I am a Master student in Energy Engineering at “Sapienza” University of Rome, the thesis is born in the framework of the well assessed collaboration between the ENEA of Frascati, the Sapienza University and JET (Joint European Torus) European Experiment. During the four month of stay at the Culham Science Centre I learned to use JETTO, a transport code that is the core of the JINTRAC suite, in order to model different plasma scenarios for the next JET’s experimental campaigns, both in deuterium (DD) and in deuterium-tritium (DT) plasma mixtures.
The Integrated Modelling through JET’s Experiments toward ITER scenarios
The JET is the largest and the most powerful Tokamak experiment, currently it is also the only experimental machine that can operate with a DT plasma mixture. The ITER experiment is still under construction and is expected to start plasma pulses in the 2025, although its DT operations are expected around the 2035 with the aim to reach a gain factor Q = 10. Different research groups around the world are working in parallel to develop and explore the ITER scenarios starting from the experimental data produced at JET, due to its similarity to ITER. JET has planned the experimental activities in DD (for the 2019) and in DT (for the 2020) in this framework of studies. Since 2011 JET is equipped with a beryllium (Be) first wall and with a tungsten (W) divertor. These components are of the same composition of the designed ITER’s plasma facing components, then the next JET’s experimental campaign DTE2 will happen in the closest conditions to ITER.

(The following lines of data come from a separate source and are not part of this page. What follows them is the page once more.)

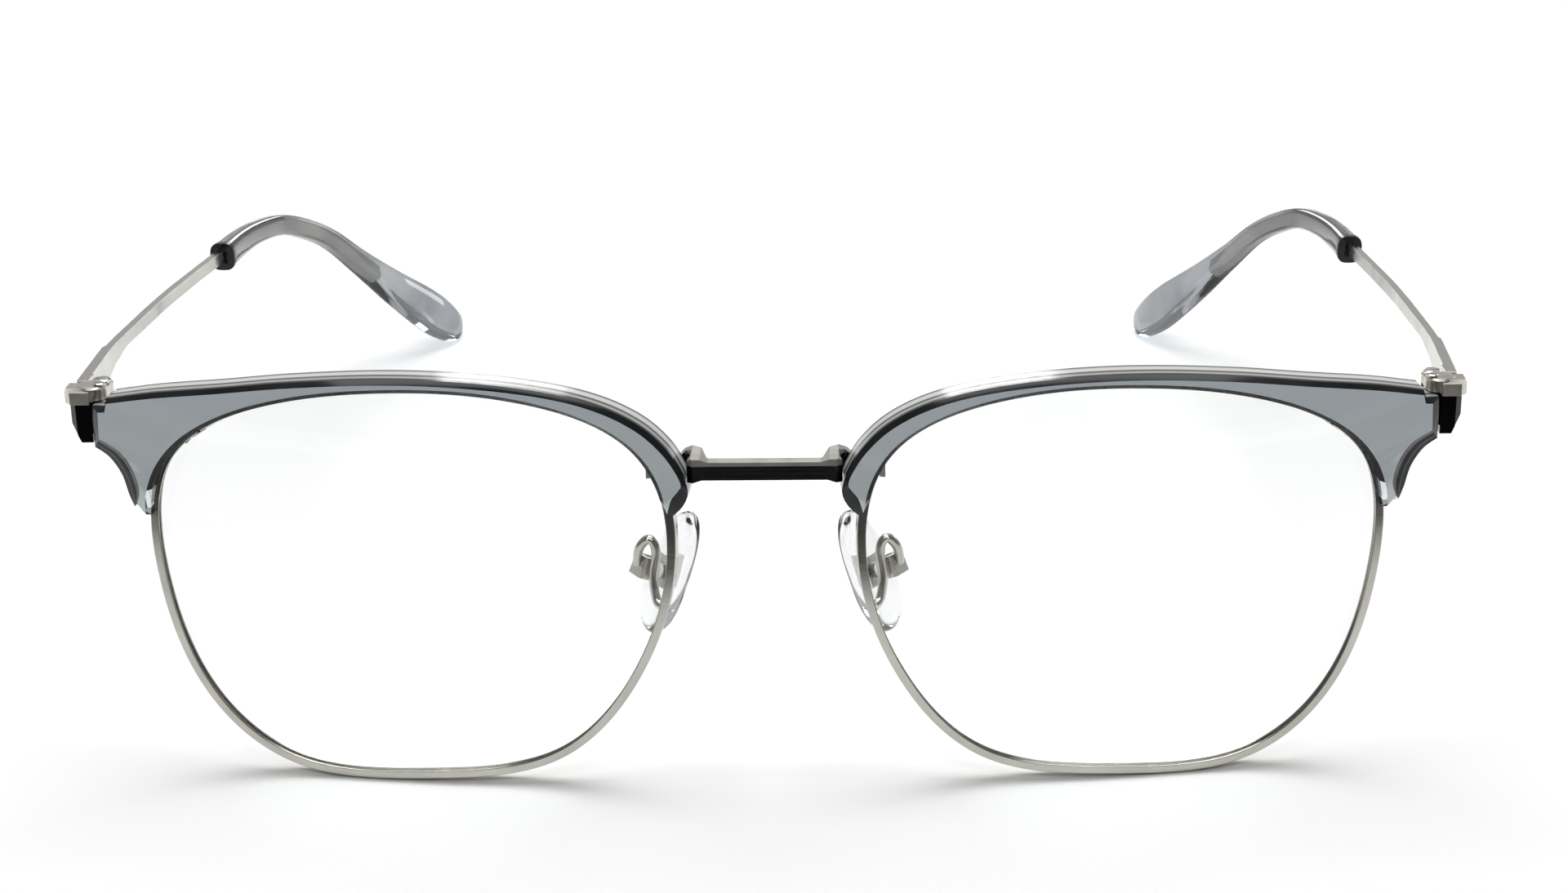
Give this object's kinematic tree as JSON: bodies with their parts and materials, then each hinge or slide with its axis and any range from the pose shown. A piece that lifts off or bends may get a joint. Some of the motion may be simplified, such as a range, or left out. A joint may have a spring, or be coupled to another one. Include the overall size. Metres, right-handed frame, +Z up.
{
  "type": "half rim eyeglasses",
  "caption": "Browline eyeglasses with slim metal eyewires, smoke plastic brow bars, clear lenses, rocking nose pads and folding temples with clear tips.",
  "frame": {"origin": "middle of the bounding box's underside: on the table under the glasses, half way across and half way from the front to the tips' ends", "axes": "+X to the right seen from the front (the wearer's left), +Y back from the front towards the wearer's head, +Z up from the table the open glasses stand on"},
  "size_m": [0.1478, 0.128, 0.0454],
  "materials": {
    "bridge_metal": "polished nickel-silver, fine engraved lines along the front",
    "rim_metal": "polished nickel-silver wire with faint drawing marks",
    "endpiece_metal": "polished, warm silver",
    "temple_metal": "polished, slightly warm silver with faint lengthwise marks",
    "screw_metal": "bright turned steel",
    "brow_plastic": "polished smoke grey-blue acetate with soft streaks",
    "tip_plastic": "clear smoke grey acetate, polished",
    "lens": "clear demonstration lens with a faint coating",
    "pad_plastic": "clear, slightly cloudy",
    "collar": "black"
  },
  "bodies": {
    "front": {"bridge": "bridge_metal", "rim_right": "rim_metal", "rim_left": "rim_metal", "lens_right": "lens", "lens_left": "lens", "brow_right": "brow_plastic", "brow_left": "brow_plastic", "brow_screw_right": "screw_metal", "brow_screw_left": "screw_metal", "brow_rivet_right": "screw_metal", "brow_rivet_left": "screw_metal", "endpiece_right": "endpiece_metal", "endpiece_left": "endpiece_metal", "rim_lug_right": "endpiece_metal", "rim_lug_left": "endpiece_metal", "lock_screw_right": "screw_metal", "lock_screw_left": "screw_metal", "hinge_screw_right": "screw_metal", "hinge_screw_left": "screw_metal", "pad_arm_right": "rim_metal", "pad_arm_left": "rim_metal", "pad_box_right": "endpiece_metal", "pad_box_left": "endpiece_metal", "pad_screw_right": "screw_metal", "pad_screw_left": "screw_metal"},
    "right_temple": {"temple_right": "temple_metal", "tip_collar_right": "collar", "temple_tip_right": "tip_plastic"},
    "left_temple": {"temple_left": "temple_metal", "tip_collar_left": "collar", "temple_tip_left": "tip_plastic"},
    "right_pad": {"nose_pad_right": "pad_plastic", "pad_core_right": "screw_metal"},
    "left_pad": {"nose_pad_left": "pad_plastic", "pad_core_left": "screw_metal"}
  },
  "joints": [
    {"name": "temple_right_fold", "type": "hinge", "parent": "front", "child": "right_temple", "pos_m": [0.0697, -0.04978, 0.03856], "axis": [0, 0.0906, 0.9959], "range_deg": [0, 83]},
    {"name": "temple_left_fold", "type": "hinge", "parent": "front", "child": "left_temple", "pos_m": [-0.0697, -0.04978, 0.03856], "axis": [0, -0.0906, -0.9959], "range_deg": [0, 70]},
    {"name": "pad_right_rock", "type": "hinge", "parent": "front", "child": "right_pad", "pos_m": [0.01261, -0.05685, 0.02219], "axis": [0.5299, 0.8446, -0.0769], "range_deg": [-8, 8]},
    {"name": "pad_left_rock", "type": "hinge", "parent": "front", "child": "left_pad", "pos_m": [-0.01261, -0.05685, 0.02219], "axis": [-0.5299, 0.8446, -0.0769], "range_deg": [-8, 8]}
  ]
}
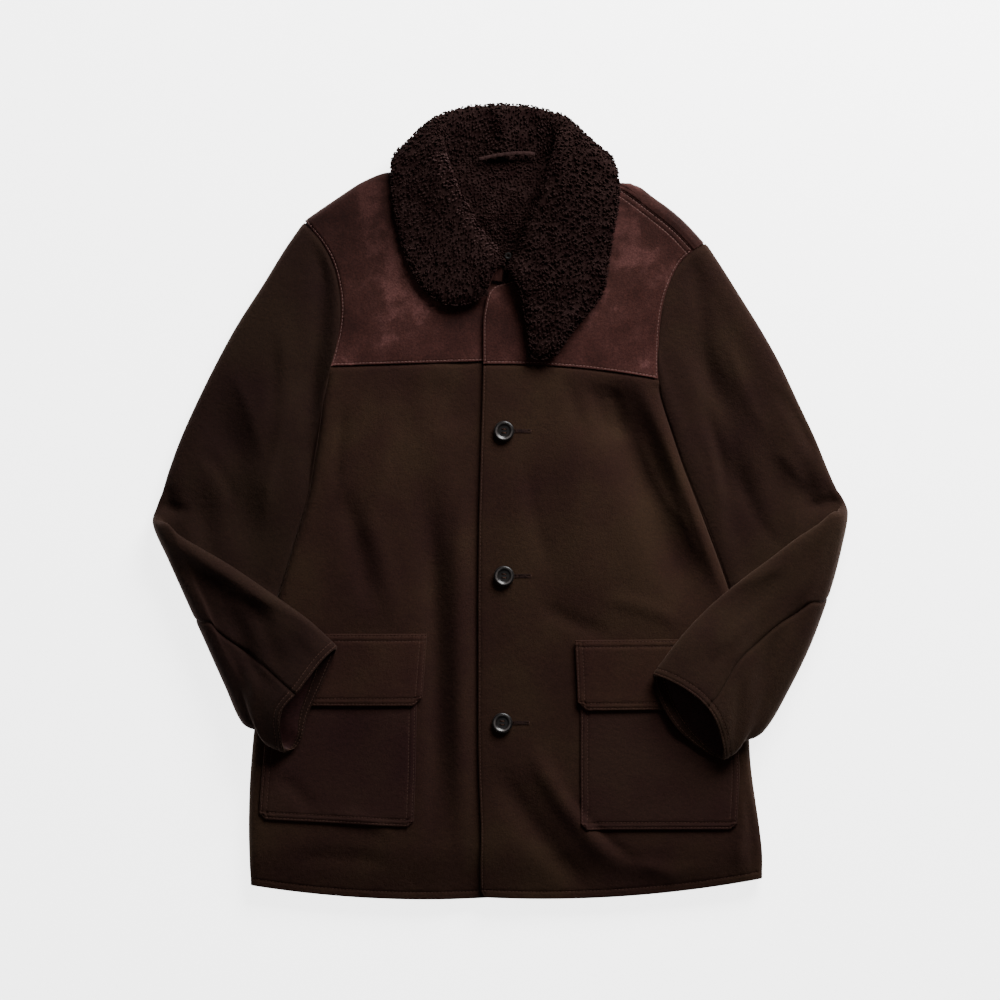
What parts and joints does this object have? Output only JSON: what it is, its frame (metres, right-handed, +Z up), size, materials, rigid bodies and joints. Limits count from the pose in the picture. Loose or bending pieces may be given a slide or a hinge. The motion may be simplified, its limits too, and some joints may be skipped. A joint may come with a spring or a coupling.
{
  "type": "donkey coat",
  "caption": "Donkey coat laid flat and buttoned, with yokes, a fleece collar folded down, patch pockets with flaps and the forearms folded in over them.",
  "frame": {"origin": "centre of the bounding box, on the surface that the coat lies on", "axes": "+X to the wearer's left, +Y towards the collar, +Z up from the surface"},
  "size_m": [0.7652, 0.8782, 0.0514],
  "materials": {
    "wool_melton": "thick felted wool",
    "suede": "napped suede",
    "fleece": "curly pile",
    "lining_twill": "smooth lining",
    "button_horn": "polished"
  },
  "bodies": {
    "root": {"back_panel": "wool_melton", "front_l": "wool_melton", "front_r": "wool_melton", "pocket_l": "wool_melton", "pocket_r": "wool_melton", "pocket_flap_l": "wool_melton", "pocket_flap_r": "wool_melton", "sleeve_top_l": "wool_melton", "sleeve_top_r": "wool_melton", "sleeve_under_l": "wool_melton", "sleeve_under_r": "wool_melton", "back_yoke": "suede", "front_yoke_l": "suede", "front_yoke_r": "suede", "collar_under": "suede", "hanger_loop": "suede", "collar_upper": "fleece", "neck_lining": "fleece", "cuff_lining_l": "lining_twill", "cuff_lining_r": "lining_twill", "button_1": "button_horn", "button_2": "button_horn", "button_3": "button_horn", "neck_button": "button_horn"}
  },
  "joints": []
}
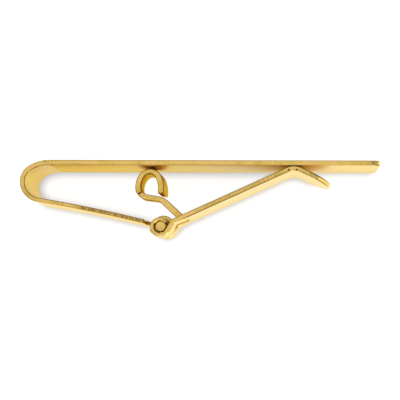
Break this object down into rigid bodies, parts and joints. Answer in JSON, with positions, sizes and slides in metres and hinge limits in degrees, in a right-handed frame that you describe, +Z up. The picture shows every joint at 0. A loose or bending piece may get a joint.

The main scientific goals planned for the experimental, theory and modelling activities related to the DTE2 campaign can be summarised in:
- Demonstrating high fusion power of 15 MW for 5s;
- Demonstrating clear alpha particle effects;
- Clarifying the isotope effect on energy and particle transport;
- Exploring the consequences of mixed plasma species;
- Addressing key plasma-wall interaction issues;
- Demonstrating ITER-relevant ICRF schemes;
- Demonstrating ITER-like integrated plasmas;
My thesis work is strictly related to these activities from the modelling point of view, three groups of simulations have been performed in a fully predictive way in order to develop four different baseline scenarios with a moderate normalized beta. As mentioned, the simulations have been developed using JETTO as transport code, that is a plasma fluid code, coupled with QuaLiKiz as transport model, that is a physics-based model. The first group of simulation was carried out on an existing JET shot, the experimental data have been imposed as initial conditions while a scan has been done on different boundary conditions. The agreement between the simulated quantities (e.g. the electron density and temperature profiles) and the experimental data, mainly obtained from the High Resolution Thomson Scattering (HRTS), is computed with different performance indicators, for each simulation, in order to obtain the best set of free parameters for the models validation against the experimental results. With the best set of free parameters, doing a Greenwald Scaling, the second group of simulations was carried out in DD operations at higher current IP, higher toroidal magnetic field BT, and with higher additional heating power. The third group of simulations consists of the extrapolations for the DT scenarios by changing the plasma isotope mixture, using the same methodology.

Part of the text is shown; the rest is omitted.